_Given material_
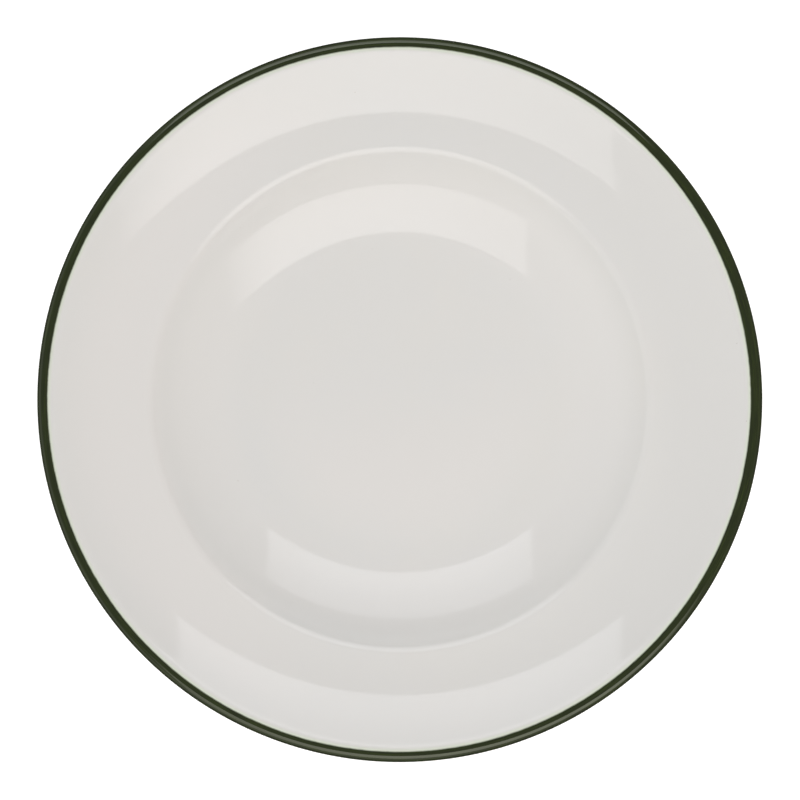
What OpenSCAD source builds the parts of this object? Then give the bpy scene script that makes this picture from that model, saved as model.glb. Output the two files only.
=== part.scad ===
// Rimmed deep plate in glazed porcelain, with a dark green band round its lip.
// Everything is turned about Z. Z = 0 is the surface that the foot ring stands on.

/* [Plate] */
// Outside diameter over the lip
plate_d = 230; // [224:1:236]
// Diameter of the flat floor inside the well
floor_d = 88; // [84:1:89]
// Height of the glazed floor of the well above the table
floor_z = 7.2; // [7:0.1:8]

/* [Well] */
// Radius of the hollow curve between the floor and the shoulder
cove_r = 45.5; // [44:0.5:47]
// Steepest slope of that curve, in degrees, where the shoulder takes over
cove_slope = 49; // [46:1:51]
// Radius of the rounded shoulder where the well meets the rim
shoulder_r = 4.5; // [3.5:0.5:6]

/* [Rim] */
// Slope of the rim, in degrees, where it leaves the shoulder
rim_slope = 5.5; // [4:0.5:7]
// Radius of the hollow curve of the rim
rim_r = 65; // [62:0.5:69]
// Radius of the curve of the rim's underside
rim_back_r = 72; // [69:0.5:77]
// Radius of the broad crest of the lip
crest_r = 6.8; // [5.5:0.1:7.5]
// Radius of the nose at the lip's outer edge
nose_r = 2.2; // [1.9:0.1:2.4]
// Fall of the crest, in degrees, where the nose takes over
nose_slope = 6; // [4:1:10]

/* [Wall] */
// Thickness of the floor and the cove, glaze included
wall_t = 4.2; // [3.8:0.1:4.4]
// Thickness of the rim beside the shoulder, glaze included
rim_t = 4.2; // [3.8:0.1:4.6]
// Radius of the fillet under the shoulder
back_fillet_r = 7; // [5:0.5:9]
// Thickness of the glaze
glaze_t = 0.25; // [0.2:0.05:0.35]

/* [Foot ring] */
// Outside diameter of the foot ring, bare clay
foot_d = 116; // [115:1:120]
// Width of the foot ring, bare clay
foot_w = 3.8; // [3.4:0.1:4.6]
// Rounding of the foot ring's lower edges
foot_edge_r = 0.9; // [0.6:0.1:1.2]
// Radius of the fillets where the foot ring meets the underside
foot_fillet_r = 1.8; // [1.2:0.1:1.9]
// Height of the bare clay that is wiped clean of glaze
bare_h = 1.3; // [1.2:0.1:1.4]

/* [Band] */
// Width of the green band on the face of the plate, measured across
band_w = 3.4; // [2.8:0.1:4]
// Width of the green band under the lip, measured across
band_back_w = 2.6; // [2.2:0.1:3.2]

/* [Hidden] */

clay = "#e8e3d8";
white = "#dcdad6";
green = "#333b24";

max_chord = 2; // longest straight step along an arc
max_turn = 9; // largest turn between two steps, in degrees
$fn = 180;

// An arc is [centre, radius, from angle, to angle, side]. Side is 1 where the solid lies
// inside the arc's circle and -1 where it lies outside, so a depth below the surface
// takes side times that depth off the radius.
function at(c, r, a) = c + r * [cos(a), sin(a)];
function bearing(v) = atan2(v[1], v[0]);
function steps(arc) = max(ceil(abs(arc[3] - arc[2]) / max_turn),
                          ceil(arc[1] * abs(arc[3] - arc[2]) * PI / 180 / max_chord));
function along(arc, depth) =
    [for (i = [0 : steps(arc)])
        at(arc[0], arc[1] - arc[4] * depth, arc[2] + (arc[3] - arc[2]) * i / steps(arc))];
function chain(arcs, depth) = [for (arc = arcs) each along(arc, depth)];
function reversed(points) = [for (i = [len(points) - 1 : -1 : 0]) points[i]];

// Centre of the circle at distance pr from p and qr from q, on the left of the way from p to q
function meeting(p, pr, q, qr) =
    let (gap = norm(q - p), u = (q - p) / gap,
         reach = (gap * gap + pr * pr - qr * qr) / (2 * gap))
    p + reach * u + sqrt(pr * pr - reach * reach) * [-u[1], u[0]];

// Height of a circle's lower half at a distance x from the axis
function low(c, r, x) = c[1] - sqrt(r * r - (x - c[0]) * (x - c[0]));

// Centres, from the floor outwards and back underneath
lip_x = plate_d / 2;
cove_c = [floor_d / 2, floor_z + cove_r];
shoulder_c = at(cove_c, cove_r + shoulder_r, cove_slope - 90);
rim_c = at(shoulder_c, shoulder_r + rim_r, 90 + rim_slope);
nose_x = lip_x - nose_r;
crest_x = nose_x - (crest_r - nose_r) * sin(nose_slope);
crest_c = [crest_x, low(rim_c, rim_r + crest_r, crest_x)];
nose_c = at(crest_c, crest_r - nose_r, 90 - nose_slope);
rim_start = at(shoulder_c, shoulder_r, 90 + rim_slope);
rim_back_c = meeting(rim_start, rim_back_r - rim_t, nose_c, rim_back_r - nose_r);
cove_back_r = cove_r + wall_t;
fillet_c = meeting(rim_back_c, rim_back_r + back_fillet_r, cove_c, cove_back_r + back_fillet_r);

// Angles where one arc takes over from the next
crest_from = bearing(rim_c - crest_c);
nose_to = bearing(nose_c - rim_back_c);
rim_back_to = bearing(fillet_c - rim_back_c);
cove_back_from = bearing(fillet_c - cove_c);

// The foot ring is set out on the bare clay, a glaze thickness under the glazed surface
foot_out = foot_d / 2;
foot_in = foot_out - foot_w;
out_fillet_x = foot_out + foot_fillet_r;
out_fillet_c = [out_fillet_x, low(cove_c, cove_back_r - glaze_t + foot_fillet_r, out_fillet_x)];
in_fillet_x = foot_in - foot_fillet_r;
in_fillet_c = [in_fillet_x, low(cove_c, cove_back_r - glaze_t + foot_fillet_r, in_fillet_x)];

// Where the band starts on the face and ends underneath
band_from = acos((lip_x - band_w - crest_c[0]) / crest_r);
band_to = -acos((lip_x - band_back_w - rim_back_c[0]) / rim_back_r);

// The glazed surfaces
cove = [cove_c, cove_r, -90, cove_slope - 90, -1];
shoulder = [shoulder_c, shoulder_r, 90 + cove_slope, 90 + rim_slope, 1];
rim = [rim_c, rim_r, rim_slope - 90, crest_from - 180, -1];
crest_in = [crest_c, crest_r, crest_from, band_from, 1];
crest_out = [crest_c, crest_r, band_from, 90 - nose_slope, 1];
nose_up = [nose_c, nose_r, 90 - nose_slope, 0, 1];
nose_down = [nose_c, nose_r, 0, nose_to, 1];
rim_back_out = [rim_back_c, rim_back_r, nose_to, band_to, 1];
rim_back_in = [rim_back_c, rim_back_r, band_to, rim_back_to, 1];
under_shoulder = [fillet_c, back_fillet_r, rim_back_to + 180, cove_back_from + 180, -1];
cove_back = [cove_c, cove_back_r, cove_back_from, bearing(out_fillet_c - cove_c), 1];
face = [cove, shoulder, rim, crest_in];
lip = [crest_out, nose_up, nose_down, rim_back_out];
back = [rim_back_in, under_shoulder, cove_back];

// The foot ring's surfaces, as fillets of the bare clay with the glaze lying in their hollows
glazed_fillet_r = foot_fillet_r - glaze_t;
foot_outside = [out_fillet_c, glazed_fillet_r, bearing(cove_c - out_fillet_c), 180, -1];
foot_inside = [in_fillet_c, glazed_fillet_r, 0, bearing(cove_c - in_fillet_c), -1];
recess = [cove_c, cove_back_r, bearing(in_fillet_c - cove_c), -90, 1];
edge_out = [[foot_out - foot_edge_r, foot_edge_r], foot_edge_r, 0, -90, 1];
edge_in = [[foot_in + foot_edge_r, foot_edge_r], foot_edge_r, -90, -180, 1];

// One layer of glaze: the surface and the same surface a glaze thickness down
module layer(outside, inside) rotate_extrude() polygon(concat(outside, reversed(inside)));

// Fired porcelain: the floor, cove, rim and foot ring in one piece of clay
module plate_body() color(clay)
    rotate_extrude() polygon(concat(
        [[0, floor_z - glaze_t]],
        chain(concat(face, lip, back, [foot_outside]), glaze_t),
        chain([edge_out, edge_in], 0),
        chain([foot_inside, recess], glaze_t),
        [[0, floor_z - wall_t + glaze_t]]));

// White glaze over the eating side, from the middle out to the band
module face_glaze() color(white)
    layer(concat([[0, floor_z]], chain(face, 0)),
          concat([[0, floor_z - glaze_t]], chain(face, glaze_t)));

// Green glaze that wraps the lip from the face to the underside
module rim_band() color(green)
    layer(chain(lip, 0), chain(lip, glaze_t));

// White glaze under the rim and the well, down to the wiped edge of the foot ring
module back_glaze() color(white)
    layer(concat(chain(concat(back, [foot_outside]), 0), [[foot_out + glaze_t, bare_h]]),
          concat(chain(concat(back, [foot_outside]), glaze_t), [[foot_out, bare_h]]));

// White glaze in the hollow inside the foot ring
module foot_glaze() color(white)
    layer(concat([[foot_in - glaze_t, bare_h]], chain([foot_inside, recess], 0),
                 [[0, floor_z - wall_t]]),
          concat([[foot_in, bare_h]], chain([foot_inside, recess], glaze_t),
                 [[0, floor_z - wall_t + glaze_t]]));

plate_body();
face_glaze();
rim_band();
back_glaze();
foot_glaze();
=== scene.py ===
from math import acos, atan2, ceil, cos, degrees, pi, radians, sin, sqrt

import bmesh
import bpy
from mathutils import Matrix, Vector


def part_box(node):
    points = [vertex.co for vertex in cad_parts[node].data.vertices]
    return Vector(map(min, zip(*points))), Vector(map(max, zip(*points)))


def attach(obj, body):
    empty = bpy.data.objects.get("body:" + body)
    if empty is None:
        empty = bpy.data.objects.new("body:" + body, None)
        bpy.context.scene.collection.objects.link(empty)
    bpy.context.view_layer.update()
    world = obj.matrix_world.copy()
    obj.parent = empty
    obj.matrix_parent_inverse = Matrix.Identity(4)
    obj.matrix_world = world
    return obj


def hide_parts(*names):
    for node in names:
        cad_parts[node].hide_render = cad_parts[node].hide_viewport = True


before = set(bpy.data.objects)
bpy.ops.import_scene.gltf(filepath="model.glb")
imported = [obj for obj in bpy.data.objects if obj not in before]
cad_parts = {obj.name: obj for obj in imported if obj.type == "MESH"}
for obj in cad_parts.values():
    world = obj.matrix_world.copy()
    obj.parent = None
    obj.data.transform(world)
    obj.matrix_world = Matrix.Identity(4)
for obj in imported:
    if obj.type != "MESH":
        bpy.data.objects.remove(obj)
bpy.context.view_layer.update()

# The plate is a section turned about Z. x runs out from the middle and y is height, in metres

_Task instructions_
Repeat, unchanged, every line from the one that contains "inside the foot ring" to the one that contains "if empty is", including both, and no other line.

_The solution_
// White glaze in the hollow inside the foot ring
module foot_glaze() color(white)
    layer(concat([[foot_in - glaze_t, bare_h]], chain([foot_inside, recess], 0),
                 [[0, floor_z - wall_t]]),
          concat([[foot_in, bare_h]], chain([foot_inside, recess], glaze_t),
                 [[0, floor_z - wall_t + glaze_t]]));

plate_body();
face_glaze();
rim_band();
back_glaze();
foot_glaze();
=== scene.py ===
from math import acos, atan2, ceil, cos, degrees, pi, radians, sin, sqrt

import bmesh
import bpy
from mathutils import Matrix, Vector


def part_box(node):
    points = [vertex.co for vertex in cad_parts[node].data.vertices]
    return Vector(map(min, zip(*points))), Vector(map(max, zip(*points)))


def attach(obj, body):
    empty = bpy.data.objects.get("body:" + body)
    if empty is None:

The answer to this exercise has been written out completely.